Wisecracks aside, it actually was great 3-D, at least once the announcement was made to turn our 3-D glasses upside down to get the full effect. I’m not sure what went wrong, although my guess is that it had something to do with the polarity being reversed, or an alternator going out.

So we put our glasses on upside down just as Florida was running onto the field. And then a whole bunch of Gators appeared to run right past me, although they weren’t carrying beers and didn’t sit down behind me, because they were about 3,000 miles away in Miami, getting ready to knock heads with Oklahoma in the BCS championship game.

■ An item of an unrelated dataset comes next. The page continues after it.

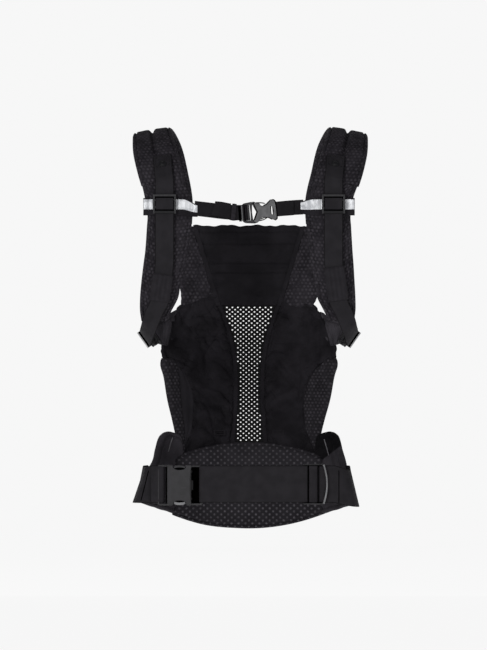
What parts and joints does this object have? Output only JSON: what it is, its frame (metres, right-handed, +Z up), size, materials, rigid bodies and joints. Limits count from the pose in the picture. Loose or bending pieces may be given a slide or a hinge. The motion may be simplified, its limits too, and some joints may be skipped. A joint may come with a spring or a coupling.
{
  "type": "soft baby carrier",
  "caption": "Soft structured carrier with padded shoulder straps, buckled chest strap and waistbelt, and a front body panel with an open mesh window and folding head support.",
  "frame": {"origin": "middle of the waist loop, at the height of the waist webbing's centre line", "axes": "+Z up along the wearer's spine, +Y from the wearer's back towards the body panel, +X to the wearer's right"},
  "size_m": [0.3174, 0.2381, 0.5434],
  "materials": {
    "smooth_fabric": "smooth black woven lining fabric",
    "spacer_mesh": "black padded spacer mesh with small dimples",
    "webbing": "black woven webbing",
    "elastic": "black knitted elastic",
    "acetal": "satin black moulded plastic",
    "reflective_tape": "silver reflective tape"
  },
  "bodies": {
    "harness": {"waist_pad": "spacer_mesh", "waist_wing_left": "spacer_mesh", "waist_wing_right": "spacer_mesh", "waist_webbing_left": "webbing", "waist_webbing_right": "webbing", "waist_socket": "acetal", "mesh_window": "smooth_fabric", "window_band_left": "smooth_fabric", "window_band_right": "smooth_fabric", "neck_panel": "smooth_fabric", "upper_side_panel_left": "spacer_mesh", "upper_side_panel_right": "spacer_mesh", "seat_panel_left": "smooth_fabric", "seat_panel_right": "smooth_fabric", "leg_pad_left": "spacer_mesh", "leg_pad_right": "spacer_mesh", "side_wing_left": "smooth_fabric", "side_wing_right": "smooth_fabric", "side_webbing_left": "webbing", "side_webbing_right": "webbing", "side_left_socket": "acetal", "side_right_socket": "acetal", "shoulder_pad_left": "spacer_mesh", "shoulder_pad_right": "spacer_mesh", "shoulder_webbing_left": "webbing", "shoulder_webbing_right": "webbing"},
    "waist_plug_body": {"waist_plug": "acetal"},
    "waist_release_upper_arm": {"waist_release_upper": "acetal"},
    "waist_release_lower_arm": {"waist_release_lower": "acetal"},
    "waist_adjuster_body": {"waist_adjuster": "acetal"},
    "chest_strap": {"chest_slider_left": "acetal", "chest_slider_right": "acetal", "chest_band_left": "smooth_fabric", "chest_band_right": "smooth_fabric", "reflective_tape_left": "reflective_tape", "reflective_tape_right": "reflective_tape", "chest_webbing_left": "webbing", "chest_webbing_right": "webbing", "chest_socket": "acetal"},
    "chest_plug_body": {"chest_plug": "acetal"},
    "chest_release_upper_arm": {"chest_release_upper": "acetal"},
    "chest_release_lower_arm": {"chest_release_lower": "acetal"},
    "chest_keeper_body": {"chest_keeper": "elastic"},
    "side_left_plug_body": {"side_left_plug": "acetal"},
    "side_left_release_upper_arm": {"side_left_release_upper": "acetal"},
    "side_left_release_lower_arm": {"side_left_release_lower": "acetal"},
    "side_right_plug_body": {"side_right_plug": "acetal"},
    "side_right_release_upper_arm": {"side_right_release_upper": "acetal"},
    "side_right_release_lower_arm": {"side_right_release_lower": "acetal"},
    "strap_keeper_left_body": {"strap_keeper_left": "elastic"},
    "strap_keeper_right_body": {"strap_keeper_right": "elastic"},
    "seat_adjuster_left_body": {"seat_adjuster_left": "acetal"},
    "seat_adjuster_right_body": {"seat_adjuster_right": "acetal"},
    "head_flap": {"head_support": "smooth_fabric"}
  },
  "joints": [
    {"name": "waist_unplug", "type": "slide", "parent": "harness", "child": "waist_plug_body", "axis": [1, 0, 0], "range_m": [0, 0.034], "deforming": ["waist_webbing_right"]},
    {"name": "waist_release_upper_press", "type": "hinge", "parent": "waist_plug_body", "child": "waist_release_upper_arm", "pos_m": [-0.077, -0.0965, 0.01918], "axis": [0, -1, 0], "range_deg": [0, 9], "stiffness_Nm_per_rad": 0.12},
    {"name": "waist_release_lower_press", "type": "hinge", "parent": "waist_plug_body", "child": "waist_release_lower_arm", "pos_m": [-0.077, -0.0965, -0.01918], "axis": [0, 1, 0], "range_deg": [0, 9], "stiffness_Nm_per_rad": 0.12},
    {"name": "waist_adjuster_slide", "type": "slide", "parent": "harness", "child": "waist_adjuster_body", "axis": [1, 0, 0], "range_m": [-0.06, 0.008]},
    {"name": "chest_height", "type": "slide", "parent": "harness", "child": "chest_strap", "axis": [0, 0, 1], "range_m": [-0.055, 0.018]},
    {"name": "chest_unplug", "type": "slide", "parent": "chest_strap", "child": "chest_plug_body", "axis": [-0.995, 0, -0.0995], "range_m": [0, 0.024], "deforming": ["chest_webbing_left"]},
    {"name": "chest_release_upper_press", "type": "hinge", "parent": "chest_plug_body", "child": "chest_release_upper_arm", "pos_m": [0.00214, -0.1028, 0.37461], "axis": [0, 1, 0], "range_deg": [0, 8.5], "stiffness_Nm_per_rad": 0.03},
    {"name": "chest_release_lower_press", "type": "hinge", "parent": "chest_plug_body", "child": "chest_release_lower_arm", "pos_m": [0.00386, -0.1028, 0.35739], "axis": [0, -1, 0], "range_deg": [0, 8.5], "stiffness_Nm_per_rad": 0.03},
    {"name": "chest_keeper_slide", "type": "slide", "parent": "chest_plug_body", "child": "chest_keeper_body", "axis": [0.9973, 0, -0.0736], "range_m": [-0.004, 0.01]},
    {"name": "side_left_unplug", "type": "slide", "parent": "harness", "child": "side_left_plug_body", "axis": [-0.1266, -0.9884, -0.0844], "range_m": [0, 0.027], "deforming": ["shoulder_webbing_left"]},
    {"name": "side_left_release_upper_press", "type": "hinge", "parent": "side_left_plug_body", "child": "side_left_release_upper_arm", "pos_m": [-0.14061, -0.03891, 0.20771], "axis": [-0.8097, 0.1521, -0.5668], "range_deg": [0, 8.5], "stiffness_Nm_per_rad": 0.05},
    {"name": "side_left_release_lower_press", "type": "hinge", "parent": "side_left_plug_body", "child": "side_left_release_lower_arm", "pos_m": [-0.12842, -0.03898, 0.19027], "axis": [0.8097, -0.1521, 0.5668], "range_deg": [0, 8.5], "stiffness_Nm_per_rad": 0.05},
    {"name": "side_right_unplug", "type": "slide", "parent": "harness", "child": "side_right_plug_body", "axis": [0.1266, -0.9884, -0.0844], "range_m": [0, 0.027], "deforming": ["shoulder_webbing_right"]},
    {"name": "side_right_release_upper_press", "type": "hinge", "parent": "side_right_plug_body", "child": "side_right_release_upper_arm", "pos_m": [0.14061, -0.03891, 0.20771], "axis": [-0.8097, -0.1521, 0.5668], "range_deg": [0, 8.5], "stiffness_Nm_per_rad": 0.05},
    {"name": "side_right_release_lower_press", "type": "hinge", "parent": "side_right_plug_body", "child": "side_right_release_lower_arm", "pos_m": [0.12842, -0.03898, 0.19027], "axis": [0.8097, 0.1521, -0.5668], "range_deg": [0, 8.5], "stiffness_Nm_per_rad": 0.05},
    {"name": "strap_keeper_left_slide", "type": "slide", "parent": "harness", "child": "strap_keeper_left_body", "axis": [-0.2463, 0, -0.9692], "range_m": [-0.01, 0.01]},
    {"name": "strap_keeper_right_slide", "type": "slide", "parent": "harness", "child": "strap_keeper_right_body", "axis": [0.2463, 0, -0.9692], "range_m": [-0.01, 0.01]},
    {"name": "seat_adjuster_left_slide", "type": "slide", "parent": "harness", "child": "seat_adjuster_left_body", "axis": [-0.9571, -0.2899, 0], "range_m": [-0.006, 0.008]},
    {"name": "seat_adjuster_right_slide", "type": "slide", "parent": "harness", "child": "seat_adjuster_right_body", "axis": [0.9571, -0.2899, 0], "range_m": [-0.006, 0.008]},
    {"name": "head_support_fold", "type": "hinge", "parent": "harness", "child": "head_flap", "pos_m": [0, 0.10991, 0.29], "axis": [-1, 0, 0], "range_deg": [0, 150]}
  ],
  "couplings": [
    {"joint": "waist_release_lower_press", "follows": "waist_release_upper_press", "ratio": 1},
    {"joint": "chest_release_lower_press", "follows": "chest_release_upper_press", "ratio": 1},
    {"joint": "side_left_release_lower_press", "follows": "side_left_release_upper_press", "ratio": 1},
    {"joint": "side_right_release_lower_press", "follows": "side_right_release_upper_press", "ratio": 1}
  ]
}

Then there were a bunch of oohs and ahs, like the kind you hear on Fireworks Night at Cashman Field.

“This is awesome,” I heard the guy in the Florida sweatshirt say as he and I and nearly a full theater of football fans and techie types prepared to watch the first live 3-D sporting event to be made available to the public.

I don’t know if producing TV sports in three dimensions is going to revolutionize the way we watch them. But after seeing the Gators and Sooners — not to mention a cheerleader’s pompom in the fourth quarter — seemingly fall into my lap, I will say this about the technology: It sure can make a dull football game appear a lot more interesting.

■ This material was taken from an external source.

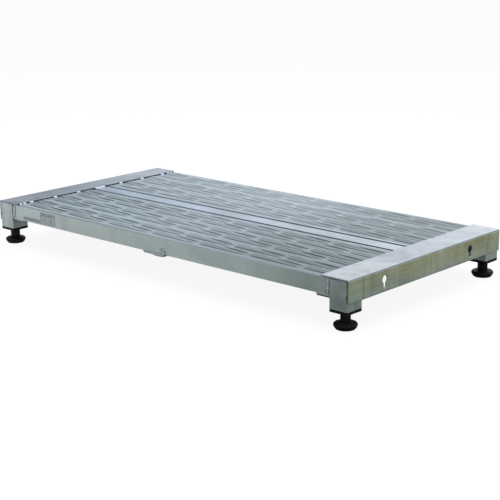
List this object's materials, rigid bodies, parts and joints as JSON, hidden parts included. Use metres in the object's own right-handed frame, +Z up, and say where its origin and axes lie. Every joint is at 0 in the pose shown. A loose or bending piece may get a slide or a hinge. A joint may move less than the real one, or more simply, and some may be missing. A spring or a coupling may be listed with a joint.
{
  "type": "low work platform bench",
  "caption": "Low rectangular aluminium work platform with a treaded plank deck, keyholed end beams and black screw-adjustable feet.",
  "frame": {"origin": "on the floor under the middle of the deck, at the bottom centre of the bounding box", "axes": "+X along the bench, +Y across it to the back, +Z up"},
  "size_m": [1.2, 0.583, 0.116],
  "materials": {
    "beam_aluminium": "mill finish, slightly dull",
    "mill_aluminium": "mill finish with drawn grain",
    "deck_aluminium": "mill finish, bright on the smooth strips",
    "weld_aluminium": "as welded, bright",
    "zinc_steel": "bright zinc plate",
    "black_plastic": "moulded, satin",
    "black_rubber": "matt",
    "label_film": "silver film, blank",
    "label_print": "grey film, blank"
  },
  "bodies": {
    "frame": {"end_beam_left": "beam_aluminium", "end_support_left": "mill_aluminium", "end_beam_right": "beam_aluminium", "end_support_right": "mill_aluminium", "side_rail_front": "mill_aluminium", "deck_plank_front_1": "deck_aluminium", "deck_plank_front_2": "deck_aluminium", "deck_plank_front_3": "deck_aluminium", "side_rail_back": "mill_aluminium", "deck_plank_back_1": "deck_aluminium", "deck_plank_back_2": "deck_aluminium", "deck_plank_back_3": "deck_aluminium", "deck_centre_profile": "deck_aluminium", "cross_member": "mill_aluminium", "leg_tube_front_left": "beam_aluminium", "corner_gusset_front_left": "mill_aluminium", "leg_plug_front_left": "black_plastic", "plug_nut_front_left": "zinc_steel", "leg_tube_front_right": "beam_aluminium", "corner_gusset_front_right": "mill_aluminium", "leg_plug_front_right": "black_plastic", "plug_nut_front_right": "zinc_steel", "leg_tube_back_left": "beam_aluminium", "corner_gusset_back_left": "mill_aluminium", "leg_plug_back_left": "black_plastic", "plug_nut_back_left": "zinc_steel", "leg_tube_back_right": "beam_aluminium", "corner_gusset_back_right": "mill_aluminium", "leg_plug_back_right": "black_plastic", "plug_nut_back_right": "zinc_steel", "frame_welds": "weld_aluminium", "deck_welds": "weld_aluminium", "brace_welds": "weld_aluminium", "rating_label": "label_film", "strip_label": "label_print"},
    "pad_front_left": {"foot_pad_front_left": "black_plastic", "foot_sole_front_left": "black_rubber"},
    "screw_front_left": {"foot_stud_front_left": "zinc_steel", "foot_hub_front_left": "black_plastic"},
    "pad_front_right": {"foot_pad_front_right": "black_plastic", "foot_sole_front_right": "black_rubber"},
    "screw_front_right": {"foot_stud_front_right": "zinc_steel", "foot_hub_front_right": "black_plastic"},
    "pad_back_left": {"foot_pad_back_left": "black_plastic", "foot_sole_back_left": "black_rubber"},
    "screw_back_left": {"foot_stud_back_left": "zinc_steel", "foot_hub_back_left": "black_plastic"},
    "pad_back_right": {"foot_pad_back_right": "black_plastic", "foot_sole_back_right": "black_rubber"},
    "screw_back_right": {"foot_stud_back_right": "zinc_steel", "foot_hub_back_right": "black_plastic"}
  },
  "joints": [
    {"name": "foot_front_left_extend", "type": "slide", "parent": "frame", "child": "pad_front_left", "axis": [0, 0, -1], "range_m": [0, 0.02]},
    {"name": "foot_front_left_turn", "type": "hinge", "parent": "pad_front_left", "child": "screw_front_left", "pos_m": [-0.572, -0.265, 0.02], "axis": [0, 0, -1], "range_deg": [0, 3610]},
    {"name": "foot_front_right_extend", "type": "slide", "parent": "frame", "child": "pad_front_right", "axis": [0, 0, -1], "range_m": [0, 0.02]},
    {"name": "foot_front_right_turn", "type": "hinge", "parent": "pad_front_right", "child": "screw_front_right", "pos_m": [0.572, -0.265, 0.02], "axis": [0, 0, -1], "range_deg": [0, 3610]},
    {"name": "foot_back_left_extend", "type": "slide", "parent": "frame", "child": "pad_back_left", "axis": [0, 0, -1], "range_m": [0, 0.02]},
    {"name": "foot_back_left_turn", "type": "hinge", "parent": "pad_back_left", "child": "screw_back_left", "pos_m": [-0.572, 0.265, 0.02], "axis": [0, 0, -1], "range_deg": [0, 3610]},
    {"name": "foot_back_right_extend", "type": "slide", "parent": "frame", "child": "pad_back_right", "axis": [0, 0, -1], "range_m": [0, 0.02]},
    {"name": "foot_back_right_turn", "type": "hinge", "parent": "pad_back_right", "child": "screw_back_right", "pos_m": [0.572, 0.265, 0.02], "axis": [0, 0, -1], "range_deg": [0, 3610]}
  ],
  "couplings": [
    {"joint": "foot_front_left_turn", "follows": "foot_front_left_extend", "rad_per_m": 3141.6},
    {"joint": "foot_front_right_turn", "follows": "foot_front_right_extend", "rad_per_m": 3141.6},
    {"joint": "foot_back_left_turn", "follows": "foot_back_left_extend", "rad_per_m": 3141.6},
    {"joint": "foot_back_right_turn", "follows": "foot_back_right_extend", "rad_per_m": 3141.6}
  ]
}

After halftime, the theater cleared out some. Apparently, the novelty of 3-D had worn off. Or maybe it was the novelty of a taut defensive struggle that sent football fans scurrying down the hall, to see whether they could sneak into “Marley and Me.”

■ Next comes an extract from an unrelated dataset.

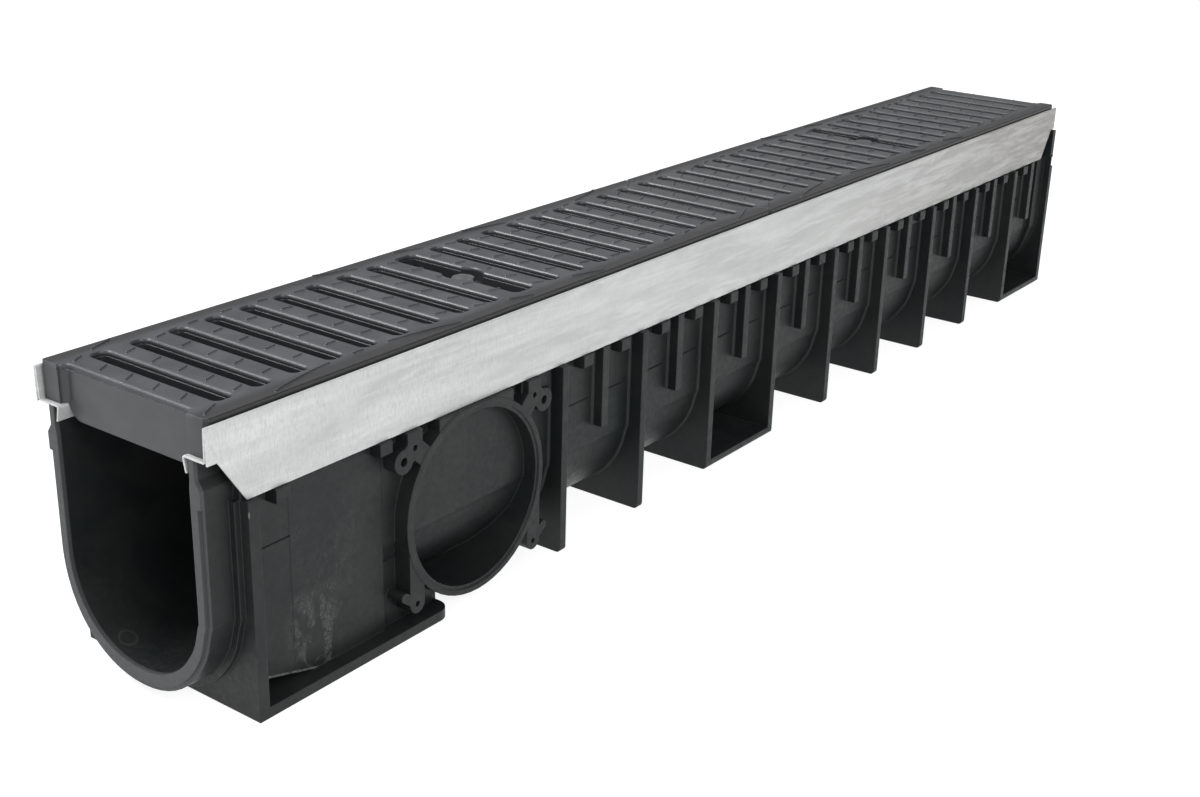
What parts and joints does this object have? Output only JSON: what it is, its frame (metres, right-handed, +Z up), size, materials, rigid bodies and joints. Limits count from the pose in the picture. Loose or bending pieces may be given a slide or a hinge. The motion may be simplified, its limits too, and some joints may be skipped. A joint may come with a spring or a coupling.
{
  "type": "channel drain",
  "caption": "Linear drainage channel with a ribbed round-bottomed trough, folded edge rails, slotted gratings held by turn locks, and a round side outlet on each side.",
  "frame": {"origin": "centre of the channel's length and width, on the plane that the feet stand on", "axes": "+X along the channel from the near end to the far end, +Y across to the back rail, +Z up"},
  "size_m": [1, 0.135, 0.1691],
  "materials": {
    "trough_plastic": "satin black polypropylene",
    "galvanised_sheet": "galvanised steel sheet",
    "grating_plastic": "glass-fibre reinforced plastic, soft gloss",
    "lock_steel": "plain steel"
  },
  "bodies": {
    "channel": {"channel_body": "trough_plastic", "front_edge_rail": "galvanised_sheet", "back_edge_rail": "galvanised_sheet", "grating_near": "grating_plastic", "grating_far": "grating_plastic"},
    "near_lock": {"near_lock_bolt": "lock_steel", "near_lock_washer": "lock_steel", "near_lock_bar": "lock_steel", "near_lock_nut": "lock_steel"},
    "far_lock": {"far_lock_bolt": "lock_steel", "far_lock_washer": "lock_steel", "far_lock_bar": "lock_steel", "far_lock_nut": "lock_steel"}
  },
  "joints": [
    {"name": "near_lock_turn", "type": "hinge", "parent": "channel", "child": "near_lock", "pos_m": [-0.249, 0, 0.156], "axis": [0, 0, 1], "range_deg": [0, 90]},
    {"name": "far_lock_turn", "type": "hinge", "parent": "channel", "child": "far_lock", "pos_m": [0.249, 0, 0.156], "axis": [0, 0, 1], "range_deg": [0, 90]}
  ]
}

Although there would be no fantastic finish, I’m glad I stayed until the end. For starters, I’m not much of a fan of that Owen Wilson guy. Plus, when they shot off the confetti cannons, the 3-D effect was spectacular.

Until Thursday night, my experience with 3-D pretty much was limited to a 1966 Batman comic book and last year’s U2 concert, which, I must confess, I enjoyed a little more than the football game, if for no other reason than the experience did not leave me with a minor headache, The Edge’s ringing guitar riffs notwithstanding. Sometimes when the action on the field and/or the cameras moved too fast, the screen turned into a bad-mushroom blur, or at least my idea of one.

But when one of the Gators was helped off the field and walked from the far side of it to the Florida bench on the near side, it appeared he was going to keep on going until he got to the concession stand.

This may sound weird, but the true spectacle of 3-D doesn’t emerge until the players are standing around and doing nothing, or next to nothing. Baseball would be awesome in 3-D.

So would construction crews.

And Congress.

Like many of the CES types wearing pocket protectors and sitting in the rows marked “Reserved” in the middle of the theater, I didn’t pay the $16 admission charge. At my age, I’m considered a low-definition guy living in a high-def world. I do not own a Blackberry or an iPod. Nor do I text people. And I prefer a map to a navigation system. But if you’re asking if I would fork over $16 to watch a football game in 3-D that I could watch for free in 2-D on my big screen at home, the answer is yes.

Unless, of course, I was driving across a lonely stretch of highway late at night and there was a baseball game on the radio.